Pursuant to Rule 72(b), Federal Rules of Civil Procedure, the parties shall have fourteen (14) days from the date of service of a copy of this recommendation within which to file specific written objections with the Court. Thereafter, the parties have fourteen (14) days within which to file a response to the objections. Pursuant to Rule 7.2, Local Rules of Civil Procedure for the United States District Court for the District of Arizona, objections to the Report and Recommendation may not exceed seventeen (17) pages in length.

Failure to timely file objections to any factual or legal determinations of the Magistrate Judge will be considered a waiver of a party's right to de novo appellate consideration of the issues. See United States v. Reyna-Tapia, 328 F.3d 1114, 1121 (9th Cir. 2003) (en banc). Failure to timely file objections to any factual or legal determinations of the Magistrate Judge will constitute a waiver of a party's right to appellate review of the findings of fact and conclusions of law in an order or judgment entered pursuant to the recommendation of the Magistrate Judge.

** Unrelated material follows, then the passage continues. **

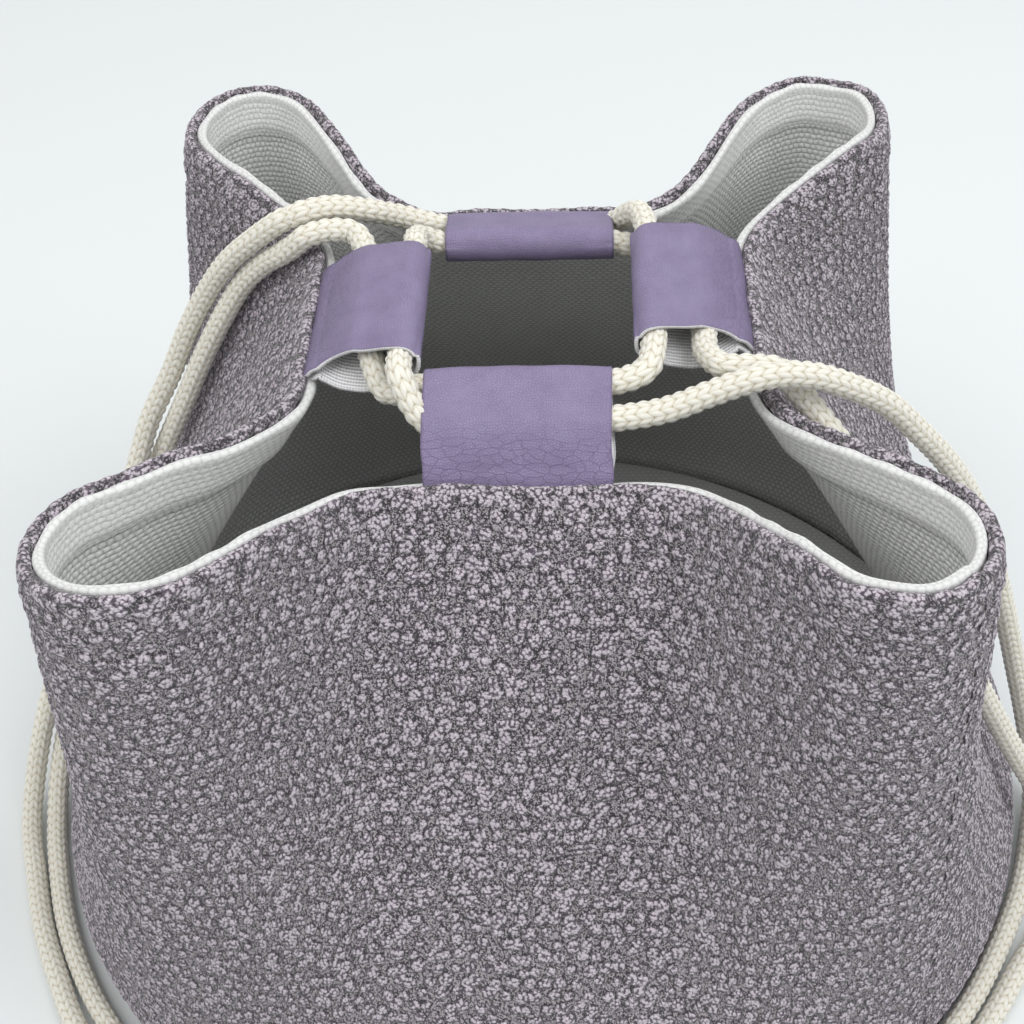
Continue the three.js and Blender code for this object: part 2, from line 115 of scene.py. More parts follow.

Pursuant to 28 U.S.C. foll. § 2254, R. 11, the District Court must "issue or deny a certificate of appealability when it enters a final order adverse to the applicant." The undersigned recommends that, should the Report and Recommendation be adopted and, should Petitioner seek a certificate of appealability, a certificate of appealability should be denied because Petitioner has not made a substantial showing of the denial of a constitutional right.